There was no shortage of fighting in this game, just little fighting of any consequence. Every conflict seemed to turn into a stalemate with no territory changing hands. Persia was unlucky enough to be the epicenter of these wars, and their territory had been thoroughly fought over and pillaged by the end of the game. Poor Darius! Saladin and Gilgamesh also continued to fall further and further behind as more time passed, their Protective trait doing nothing to help economically. Eventually Asoka managed to reach rifles while Gilgamesh was still stuck on medieval units, and that allowed Asoka to start making slow progress in their long-running engagement. Then finally, FINALLY, Gandhi entered the fray:
As one of my Livestream viewers remarked in a League of Legends reference: "6 item Feral Flare Master Yi just emerged from the jungle." Forget about all those slow wars where nothing happened for ages on end. Gandhi proceeded to steamroll the unfortunate Gilgamesh under his sandaled heel, smashing his way through Sumeria without breaking a sweat. Darius was also in full-on collapse mode, with his core cities falling to Saladin in a clash of outdated medieval armies. Darius was safe from elimination though, as he had managed to establish a pair of cities in the deep southern tundra. Gilgamesh had no similar panic room to retreat into, and the combined armies of the two Indian leaders continued to roll over his remaining territory. Asoka managed to take the Sumerian capital, which was important because the score points race for second place was very close between Asoka and Roosevelt. Gandhi eventually claimed the leader kill, finishing off Gilgamesh on Turn 241.

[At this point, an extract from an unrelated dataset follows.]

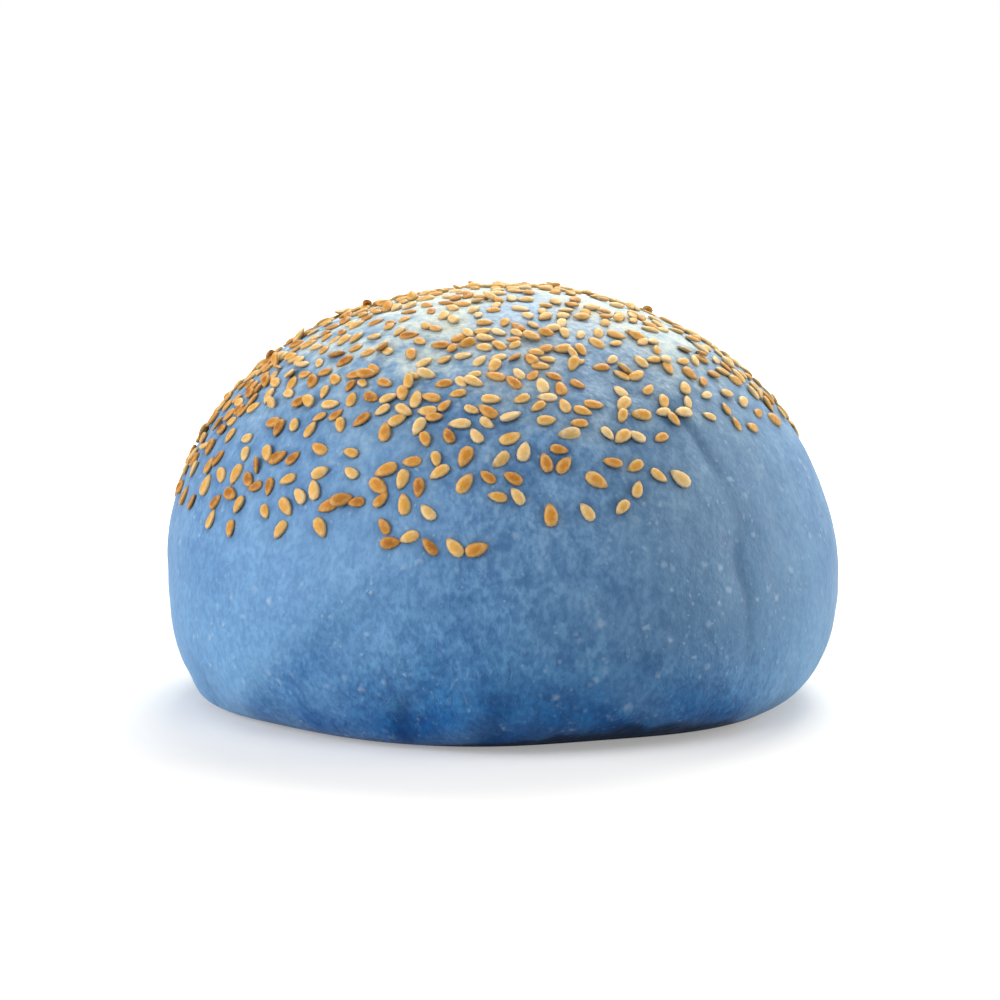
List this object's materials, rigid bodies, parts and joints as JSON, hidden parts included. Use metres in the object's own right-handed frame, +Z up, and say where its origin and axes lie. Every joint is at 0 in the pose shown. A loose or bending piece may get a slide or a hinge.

This contest was now rapidly reaching its conclusion at an extremely early date. Gandhi was closing in on a Cultural victory, with three cities already over 40k culture before Turn 250! Some of these games have lasted well over 400 turns by comparison. If the game had lasted longer, Saladin probably would have been the next leader to go, given his diplomatic unpopularity and technological backwardness. It was not meant to be, however, as Gandhi's culture hit critical mass and delivered him a win on Turn 259:
Amazingly, this Cultural victory was achieved despite Gandhi not running the culture slider at any point during this game. Gandhi had been fully teching the whole time, and he was able to build tanks before this game concluded. Everyone else still had rifles and cavs, nothing better. If Gandhi had an aggressive bone in his body, this would have been a total bloodbath. Instead, Asoka narrowly advanced to the playoffs in second place, and the other three surviving leaders were relegated to the Wildcard round.
This was a strange game. Between Gandhi's passivity, Darius' squandering of a godly starting position, and the long-running indecisive wars, it certainly didn't look that much like many of the other competitions. This game also stood out for the incredibly fast victory date, with Gandhi's Turn 259 win arriving earlier than any other of the AI Survivor victory dates. Most of them took at least 50 turns longer, if not 100 turns longer to finish. I think this game confirmed what we already knew: do not let Gandhi sit in the corner of the map and build up his civ uncontested!